I have quite possibly forgotten to mention something important, so please do feel free to ask for clarifications :) Thanks.


Solution

  • I'm not familiar with F#, but looks like there are several issues:

    • The line Image.Load<Rgba32>(img.GetConfiguration(), rpx, Formats.Jpeg.JpegDecoder()) will try to decode a Jpeg-encoded in-memory stream (provided as byte[]).

    • Regarding your question:

      so that I can perform intermediate operations that cannot be represented in 8 bits per channel

    Why don't you just work on the Rgba32[]array? There is no need for the extractPixelParts ... stuff. Storing all your pixels in a jagged array (uint32[][]) will lead to a very slow code execution because of the unnecessary heap allocations.

    EDIT: Sorry, I misunderstood this point. If you need higher precison for intermediate operations, I suggest to use Vector4! you can use pixel.ToVector4() and pixel.PackFromVector4(...)

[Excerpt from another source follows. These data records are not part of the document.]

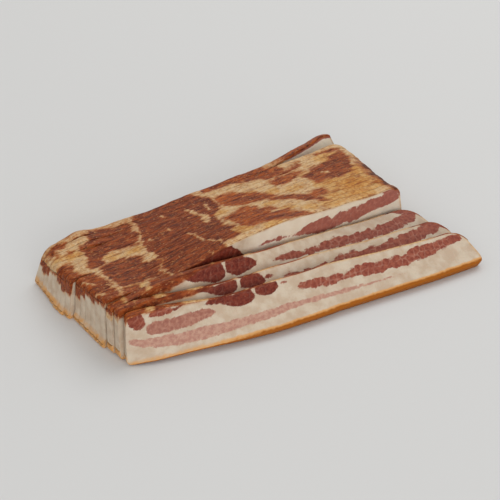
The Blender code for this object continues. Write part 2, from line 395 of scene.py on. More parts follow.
def block_height(number, x):
    """Height of the smoked top above the floor."""
    front = front_share(number)
    left = 1.0 - ease(0.0, LEFT_RISE_END, x)
    height = BACK_LEFT_HEIGHT + FRONT_LEFT_RISE * front * left + FRONT_RISE * front
    right_rise = REAR_RIGHT_RISE + (FRONT_RIGHT_RISE - REAR_RIGHT_RISE) * front
    height = height + right_rise * ease(*RIGHT_RISE_SPAN, x)
    height = height + REAR_BUMP_RISE * rear_share(number) * hump(REAR_BUMP_CENTRE, REAR_BUMP_REACH, x)
    height = height + HUMP_RISE * front**HUMP_POWER * hump(HUMP_CENTRE, HUMP_REACH, x)
    return height + top_wave(number, x)


def cut_y(cut, x):
    """The knife's path: cut n parts slice n - 1 from slice n. It leaves the crack open at the left end."""
    wave = np.sin(2.0 * math.pi * x / CUT_WAVELENGTH + CUT_WAVE_TURN * cut)
    y = -PITCH * cut + CUT_WAVE * wave
    if cut > CRACK_AFTER_SLICE:
        y = y - CRACK_WIDTH * (1.0 - ease(0.0, CRACK_DEPTH, x))
    return y


def block_pose(number, x):
    """(foot line, lean, width, thickness) of a slice of the block at x, with the lean in radians."""
    back = cut_y(number, x) - SLICE_GAP / 2.0
    front = cut_y(number + 1, x) + SLICE_GAP / 2.0
    if number == CRACK_AFTER_SLICE:
        front = front + CRACK_WIDTH * (1.0 - ease(0.0, CRACK_DEPTH, x))
    lean = np.full_like(x, math.pi / 2.0)
    if number == 0:
        splay = np.clip((x - SPLAY_START) / (SLICE_LENGTH - SPLAY_START), 0.0, 1.0)
        thickness = back - front
        back = back + SPLAY_FOOT * splay**2
        front = back - thickness
        lean = lean - math.radians(SPLAY_LEAN) * splay**SPLAY_POWER
    return back, lean, block_height(number, x), back - front


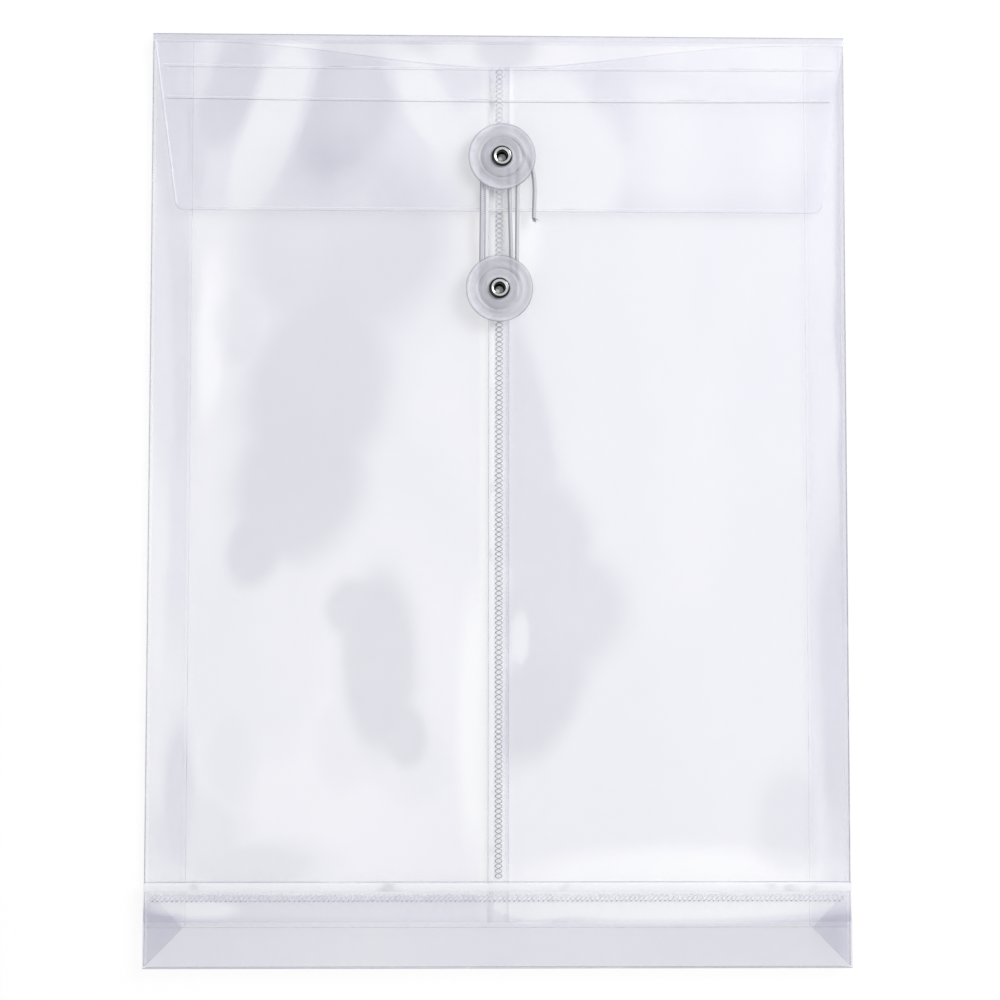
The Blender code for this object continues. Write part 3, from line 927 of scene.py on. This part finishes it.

    My suggestion (still not optimized but probably easy to understand):

    1. Do not copy the image. Just create an Rgba32[] (!!!) array by let pxs = img.GetPixelSpan().ToArray()
    2. Process the values inside the array using the formula arr[y * Width + x] = CreateMyNewRgbaPixelValueAtXY(....) where CreateMyNewRgbaPixelValueAtXY(...) should return an Rgba32
    3. Return a new image by Image.LoadPixelData(pxs). The LoadPixelData method will create a new image by copying your pxs: Rgba32[] data into it.
    4. Dispose your original image!

    EDIT 2

    In order to perform intermediate operation in an efficient way, I suggest the following:

    • Create a inputPixelData:Vector4[] for your intermediate array filled by invoking pixel.ToVector4() for each input pixel
    • Create an other array outputPixelData:Vector4[] and fill it by processing inputPixelData
    • Pack outputPixelData back into an pixels:Rgba32[] array using .PackFromVector4(outputPixelData[y * Width + x]) (Don't know what's the best way for this in F#)
    • Image.LoadPixelData(pixels)

    There is probably a better way, but I'm unfamiliar with F#.